[Data extracted from a collection]

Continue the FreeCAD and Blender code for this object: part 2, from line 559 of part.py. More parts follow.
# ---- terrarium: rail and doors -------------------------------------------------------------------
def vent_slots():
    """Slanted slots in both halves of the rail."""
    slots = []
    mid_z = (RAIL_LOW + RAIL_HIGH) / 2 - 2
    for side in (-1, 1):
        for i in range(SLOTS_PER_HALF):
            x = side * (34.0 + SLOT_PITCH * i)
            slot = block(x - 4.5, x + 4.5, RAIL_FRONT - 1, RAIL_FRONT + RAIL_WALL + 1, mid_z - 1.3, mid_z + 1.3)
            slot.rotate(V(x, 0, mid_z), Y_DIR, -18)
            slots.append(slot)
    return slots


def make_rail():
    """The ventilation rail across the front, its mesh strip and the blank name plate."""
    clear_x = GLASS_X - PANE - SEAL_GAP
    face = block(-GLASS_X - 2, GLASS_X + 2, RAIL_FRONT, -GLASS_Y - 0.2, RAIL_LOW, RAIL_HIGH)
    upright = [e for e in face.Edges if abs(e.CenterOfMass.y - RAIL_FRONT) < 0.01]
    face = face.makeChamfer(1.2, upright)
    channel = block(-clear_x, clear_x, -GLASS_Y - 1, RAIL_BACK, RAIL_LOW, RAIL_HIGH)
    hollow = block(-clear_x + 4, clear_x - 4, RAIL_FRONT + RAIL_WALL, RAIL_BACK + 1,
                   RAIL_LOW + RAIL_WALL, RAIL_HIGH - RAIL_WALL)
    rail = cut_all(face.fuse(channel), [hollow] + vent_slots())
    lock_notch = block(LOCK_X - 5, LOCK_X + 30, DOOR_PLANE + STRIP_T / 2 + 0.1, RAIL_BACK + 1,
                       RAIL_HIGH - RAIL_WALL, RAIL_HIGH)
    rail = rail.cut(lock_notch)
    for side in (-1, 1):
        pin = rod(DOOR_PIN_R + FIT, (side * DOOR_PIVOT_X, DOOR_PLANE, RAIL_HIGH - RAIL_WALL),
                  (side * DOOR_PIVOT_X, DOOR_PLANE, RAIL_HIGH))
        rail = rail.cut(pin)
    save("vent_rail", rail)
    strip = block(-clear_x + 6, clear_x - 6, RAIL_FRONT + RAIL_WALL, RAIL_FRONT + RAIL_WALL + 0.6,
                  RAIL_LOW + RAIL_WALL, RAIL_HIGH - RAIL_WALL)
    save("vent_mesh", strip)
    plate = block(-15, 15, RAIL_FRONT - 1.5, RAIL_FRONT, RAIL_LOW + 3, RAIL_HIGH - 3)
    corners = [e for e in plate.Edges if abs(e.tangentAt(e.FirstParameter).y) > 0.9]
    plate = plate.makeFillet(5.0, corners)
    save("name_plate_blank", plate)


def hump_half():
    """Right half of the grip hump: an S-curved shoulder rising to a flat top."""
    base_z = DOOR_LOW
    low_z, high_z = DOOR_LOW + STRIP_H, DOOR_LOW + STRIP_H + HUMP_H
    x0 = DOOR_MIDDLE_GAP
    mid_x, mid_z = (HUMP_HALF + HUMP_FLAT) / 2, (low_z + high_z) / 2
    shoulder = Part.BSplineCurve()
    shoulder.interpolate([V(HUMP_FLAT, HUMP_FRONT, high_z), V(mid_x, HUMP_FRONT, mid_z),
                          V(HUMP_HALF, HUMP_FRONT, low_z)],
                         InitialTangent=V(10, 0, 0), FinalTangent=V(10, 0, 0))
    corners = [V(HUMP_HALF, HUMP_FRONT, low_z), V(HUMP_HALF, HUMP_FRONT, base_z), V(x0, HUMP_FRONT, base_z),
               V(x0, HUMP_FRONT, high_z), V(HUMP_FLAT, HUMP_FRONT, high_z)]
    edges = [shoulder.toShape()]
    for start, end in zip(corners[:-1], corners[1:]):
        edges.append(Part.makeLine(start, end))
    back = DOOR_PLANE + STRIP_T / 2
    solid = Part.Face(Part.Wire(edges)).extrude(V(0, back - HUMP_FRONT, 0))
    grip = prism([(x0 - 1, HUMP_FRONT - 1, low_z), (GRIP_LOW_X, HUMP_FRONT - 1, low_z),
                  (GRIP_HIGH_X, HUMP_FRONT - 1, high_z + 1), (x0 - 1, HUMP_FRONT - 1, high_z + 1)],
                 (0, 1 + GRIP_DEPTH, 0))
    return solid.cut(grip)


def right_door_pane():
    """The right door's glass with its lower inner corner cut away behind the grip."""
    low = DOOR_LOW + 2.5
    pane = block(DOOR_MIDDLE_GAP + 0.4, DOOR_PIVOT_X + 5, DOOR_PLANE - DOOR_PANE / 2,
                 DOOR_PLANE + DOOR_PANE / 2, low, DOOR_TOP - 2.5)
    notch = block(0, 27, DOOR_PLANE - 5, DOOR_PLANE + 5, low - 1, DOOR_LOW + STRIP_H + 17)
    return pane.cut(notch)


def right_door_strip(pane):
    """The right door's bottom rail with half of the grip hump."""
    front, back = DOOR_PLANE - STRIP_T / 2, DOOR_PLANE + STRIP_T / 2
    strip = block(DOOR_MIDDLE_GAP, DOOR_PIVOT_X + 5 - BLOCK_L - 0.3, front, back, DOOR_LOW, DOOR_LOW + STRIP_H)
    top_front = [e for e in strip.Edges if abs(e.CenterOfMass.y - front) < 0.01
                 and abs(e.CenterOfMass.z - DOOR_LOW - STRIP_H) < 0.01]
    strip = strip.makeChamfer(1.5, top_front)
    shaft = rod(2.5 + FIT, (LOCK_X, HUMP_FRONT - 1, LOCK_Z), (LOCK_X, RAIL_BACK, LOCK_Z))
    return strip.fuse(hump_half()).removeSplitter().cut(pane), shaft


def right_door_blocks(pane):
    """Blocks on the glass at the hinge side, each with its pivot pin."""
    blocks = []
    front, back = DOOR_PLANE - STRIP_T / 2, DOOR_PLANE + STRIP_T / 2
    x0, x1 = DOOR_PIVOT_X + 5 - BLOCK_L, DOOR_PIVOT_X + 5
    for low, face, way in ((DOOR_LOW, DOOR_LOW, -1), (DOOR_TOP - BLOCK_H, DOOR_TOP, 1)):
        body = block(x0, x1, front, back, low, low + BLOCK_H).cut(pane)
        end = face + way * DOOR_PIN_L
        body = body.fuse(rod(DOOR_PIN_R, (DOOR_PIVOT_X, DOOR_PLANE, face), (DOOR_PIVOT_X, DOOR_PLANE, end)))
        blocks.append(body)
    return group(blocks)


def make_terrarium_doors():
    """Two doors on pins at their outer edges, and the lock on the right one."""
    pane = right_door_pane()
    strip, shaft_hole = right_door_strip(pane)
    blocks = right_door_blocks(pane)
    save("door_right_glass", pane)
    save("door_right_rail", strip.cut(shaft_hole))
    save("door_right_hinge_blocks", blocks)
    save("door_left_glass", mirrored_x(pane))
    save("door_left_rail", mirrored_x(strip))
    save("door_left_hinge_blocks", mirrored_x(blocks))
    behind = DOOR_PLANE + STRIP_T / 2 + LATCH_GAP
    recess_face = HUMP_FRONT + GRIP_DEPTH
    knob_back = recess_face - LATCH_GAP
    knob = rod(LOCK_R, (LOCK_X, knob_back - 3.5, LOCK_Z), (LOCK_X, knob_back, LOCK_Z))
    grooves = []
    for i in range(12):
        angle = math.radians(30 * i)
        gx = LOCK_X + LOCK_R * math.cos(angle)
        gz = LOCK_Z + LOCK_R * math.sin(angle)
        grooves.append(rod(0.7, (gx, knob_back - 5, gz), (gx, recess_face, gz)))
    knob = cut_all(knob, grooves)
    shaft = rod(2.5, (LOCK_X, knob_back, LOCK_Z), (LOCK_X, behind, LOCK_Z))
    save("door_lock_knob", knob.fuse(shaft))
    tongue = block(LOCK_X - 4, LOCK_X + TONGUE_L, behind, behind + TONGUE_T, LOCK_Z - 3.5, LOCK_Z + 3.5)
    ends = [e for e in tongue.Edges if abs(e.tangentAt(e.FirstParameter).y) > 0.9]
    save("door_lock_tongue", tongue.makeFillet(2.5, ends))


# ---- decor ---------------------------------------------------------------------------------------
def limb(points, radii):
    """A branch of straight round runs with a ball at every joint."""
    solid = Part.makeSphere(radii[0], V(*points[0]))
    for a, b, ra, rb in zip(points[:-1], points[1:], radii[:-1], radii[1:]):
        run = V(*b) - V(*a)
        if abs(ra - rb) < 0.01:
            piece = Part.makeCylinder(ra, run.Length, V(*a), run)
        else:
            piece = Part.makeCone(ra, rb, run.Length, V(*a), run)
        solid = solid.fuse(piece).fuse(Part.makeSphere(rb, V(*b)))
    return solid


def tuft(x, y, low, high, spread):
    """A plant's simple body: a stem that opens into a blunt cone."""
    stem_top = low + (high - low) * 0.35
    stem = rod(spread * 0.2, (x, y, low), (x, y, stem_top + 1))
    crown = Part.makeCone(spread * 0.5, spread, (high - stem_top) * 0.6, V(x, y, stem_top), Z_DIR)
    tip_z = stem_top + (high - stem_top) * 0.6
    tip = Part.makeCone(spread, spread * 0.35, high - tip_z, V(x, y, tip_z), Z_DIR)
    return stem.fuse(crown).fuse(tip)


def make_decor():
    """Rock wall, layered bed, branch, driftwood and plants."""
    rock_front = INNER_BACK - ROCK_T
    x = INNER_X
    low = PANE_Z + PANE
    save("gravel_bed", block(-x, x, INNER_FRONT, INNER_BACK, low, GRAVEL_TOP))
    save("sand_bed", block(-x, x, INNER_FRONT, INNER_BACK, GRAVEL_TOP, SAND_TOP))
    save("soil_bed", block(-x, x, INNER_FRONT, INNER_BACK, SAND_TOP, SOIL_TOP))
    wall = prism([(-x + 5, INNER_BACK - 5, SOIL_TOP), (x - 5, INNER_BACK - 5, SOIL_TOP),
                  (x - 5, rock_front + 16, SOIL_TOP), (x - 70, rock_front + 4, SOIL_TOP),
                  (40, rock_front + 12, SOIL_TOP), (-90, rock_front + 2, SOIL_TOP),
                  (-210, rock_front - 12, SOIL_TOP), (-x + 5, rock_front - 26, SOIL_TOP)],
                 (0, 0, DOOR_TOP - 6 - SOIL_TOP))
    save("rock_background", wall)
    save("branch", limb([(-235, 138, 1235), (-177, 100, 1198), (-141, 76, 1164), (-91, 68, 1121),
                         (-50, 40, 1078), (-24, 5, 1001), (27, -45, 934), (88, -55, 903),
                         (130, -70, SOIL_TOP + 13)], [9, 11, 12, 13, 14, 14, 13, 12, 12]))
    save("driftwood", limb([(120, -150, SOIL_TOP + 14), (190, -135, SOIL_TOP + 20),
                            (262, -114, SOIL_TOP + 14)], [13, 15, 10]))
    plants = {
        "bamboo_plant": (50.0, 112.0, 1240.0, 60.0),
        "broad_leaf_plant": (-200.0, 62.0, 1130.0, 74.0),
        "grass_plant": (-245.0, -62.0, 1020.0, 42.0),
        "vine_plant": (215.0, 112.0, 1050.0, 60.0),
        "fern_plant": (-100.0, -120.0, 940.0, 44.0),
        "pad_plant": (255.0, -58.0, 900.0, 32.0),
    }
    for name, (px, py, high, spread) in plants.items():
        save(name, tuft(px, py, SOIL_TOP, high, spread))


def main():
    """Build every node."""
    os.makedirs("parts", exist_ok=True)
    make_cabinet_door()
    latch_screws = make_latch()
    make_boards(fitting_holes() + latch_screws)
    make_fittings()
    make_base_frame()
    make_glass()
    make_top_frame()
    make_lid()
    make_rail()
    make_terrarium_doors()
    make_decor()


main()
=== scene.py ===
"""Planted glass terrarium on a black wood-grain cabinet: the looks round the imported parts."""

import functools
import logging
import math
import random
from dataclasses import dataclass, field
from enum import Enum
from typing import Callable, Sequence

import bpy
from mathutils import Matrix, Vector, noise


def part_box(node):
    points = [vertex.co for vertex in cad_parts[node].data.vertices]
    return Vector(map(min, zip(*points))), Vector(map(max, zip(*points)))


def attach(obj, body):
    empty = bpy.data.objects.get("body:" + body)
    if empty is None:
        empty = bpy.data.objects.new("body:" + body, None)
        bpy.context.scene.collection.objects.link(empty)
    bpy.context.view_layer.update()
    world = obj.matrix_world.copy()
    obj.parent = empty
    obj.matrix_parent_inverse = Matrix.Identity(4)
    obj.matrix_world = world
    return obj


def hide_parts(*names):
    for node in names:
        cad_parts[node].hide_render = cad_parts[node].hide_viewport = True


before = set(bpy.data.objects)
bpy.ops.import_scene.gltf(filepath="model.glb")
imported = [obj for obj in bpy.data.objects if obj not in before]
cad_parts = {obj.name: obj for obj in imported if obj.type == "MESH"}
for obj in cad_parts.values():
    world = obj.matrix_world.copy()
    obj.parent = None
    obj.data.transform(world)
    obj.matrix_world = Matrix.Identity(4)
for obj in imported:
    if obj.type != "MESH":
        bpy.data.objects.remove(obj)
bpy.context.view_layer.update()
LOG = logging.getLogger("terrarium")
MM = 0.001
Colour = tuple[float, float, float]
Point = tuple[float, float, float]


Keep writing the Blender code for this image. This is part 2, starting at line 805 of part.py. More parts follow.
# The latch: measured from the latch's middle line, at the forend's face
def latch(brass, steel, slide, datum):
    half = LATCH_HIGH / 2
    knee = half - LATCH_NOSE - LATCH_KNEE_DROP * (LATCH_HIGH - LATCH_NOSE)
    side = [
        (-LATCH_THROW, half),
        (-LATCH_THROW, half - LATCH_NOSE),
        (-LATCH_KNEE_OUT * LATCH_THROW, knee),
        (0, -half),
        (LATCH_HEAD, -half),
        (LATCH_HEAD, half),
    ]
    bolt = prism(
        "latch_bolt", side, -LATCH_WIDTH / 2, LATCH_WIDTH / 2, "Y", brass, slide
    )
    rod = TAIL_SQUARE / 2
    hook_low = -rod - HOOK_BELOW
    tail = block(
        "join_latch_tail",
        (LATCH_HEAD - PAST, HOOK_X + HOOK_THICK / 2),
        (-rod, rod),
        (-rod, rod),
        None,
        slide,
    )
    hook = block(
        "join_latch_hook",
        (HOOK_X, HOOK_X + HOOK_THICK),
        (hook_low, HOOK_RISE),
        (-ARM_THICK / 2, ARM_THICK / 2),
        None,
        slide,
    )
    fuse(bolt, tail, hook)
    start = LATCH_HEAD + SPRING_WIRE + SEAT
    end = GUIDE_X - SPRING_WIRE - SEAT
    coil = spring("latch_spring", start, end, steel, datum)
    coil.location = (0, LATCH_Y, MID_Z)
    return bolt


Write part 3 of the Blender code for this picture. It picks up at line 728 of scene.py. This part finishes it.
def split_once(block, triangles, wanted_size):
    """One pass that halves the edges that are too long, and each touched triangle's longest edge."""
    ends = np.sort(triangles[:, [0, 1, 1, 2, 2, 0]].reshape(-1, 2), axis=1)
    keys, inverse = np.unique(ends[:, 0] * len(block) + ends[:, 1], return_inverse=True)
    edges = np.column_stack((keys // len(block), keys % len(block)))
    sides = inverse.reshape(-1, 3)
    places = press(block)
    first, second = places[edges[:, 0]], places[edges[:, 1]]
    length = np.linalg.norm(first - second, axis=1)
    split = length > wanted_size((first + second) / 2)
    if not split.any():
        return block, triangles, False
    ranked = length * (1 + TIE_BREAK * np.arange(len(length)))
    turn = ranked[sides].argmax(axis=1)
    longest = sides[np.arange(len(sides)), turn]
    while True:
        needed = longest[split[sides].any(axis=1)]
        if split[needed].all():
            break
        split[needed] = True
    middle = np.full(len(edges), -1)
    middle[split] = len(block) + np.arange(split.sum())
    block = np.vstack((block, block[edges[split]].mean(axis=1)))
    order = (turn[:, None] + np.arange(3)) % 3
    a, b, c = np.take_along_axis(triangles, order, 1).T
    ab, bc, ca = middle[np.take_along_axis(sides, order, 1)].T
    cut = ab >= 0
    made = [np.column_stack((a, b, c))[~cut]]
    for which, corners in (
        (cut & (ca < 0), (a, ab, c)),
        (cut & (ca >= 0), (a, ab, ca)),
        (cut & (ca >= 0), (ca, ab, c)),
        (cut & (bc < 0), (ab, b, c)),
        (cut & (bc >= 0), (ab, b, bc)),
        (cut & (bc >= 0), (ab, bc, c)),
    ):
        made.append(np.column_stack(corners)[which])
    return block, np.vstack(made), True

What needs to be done
Reproduce the lines exactly, from the line that contains "latch_screws = make_latch()" through the line that contains "from typing import Callable, Sequence", and nothing more.

Exercise solution
    latch_screws = make_latch()
    make_boards(fitting_holes() + latch_screws)
    make_fittings()
    make_base_frame()
    make_glass()
    make_top_frame()
    make_lid()
    make_rail()
    make_terrarium_doors()
    make_decor()


main()
=== scene.py ===
"""Planted glass terrarium on a black wood-grain cabinet: the looks round the imported parts."""

import functools
import logging
import math
import random
from dataclasses import dataclass, field
from enum import Enum
from typing import Callable, Sequence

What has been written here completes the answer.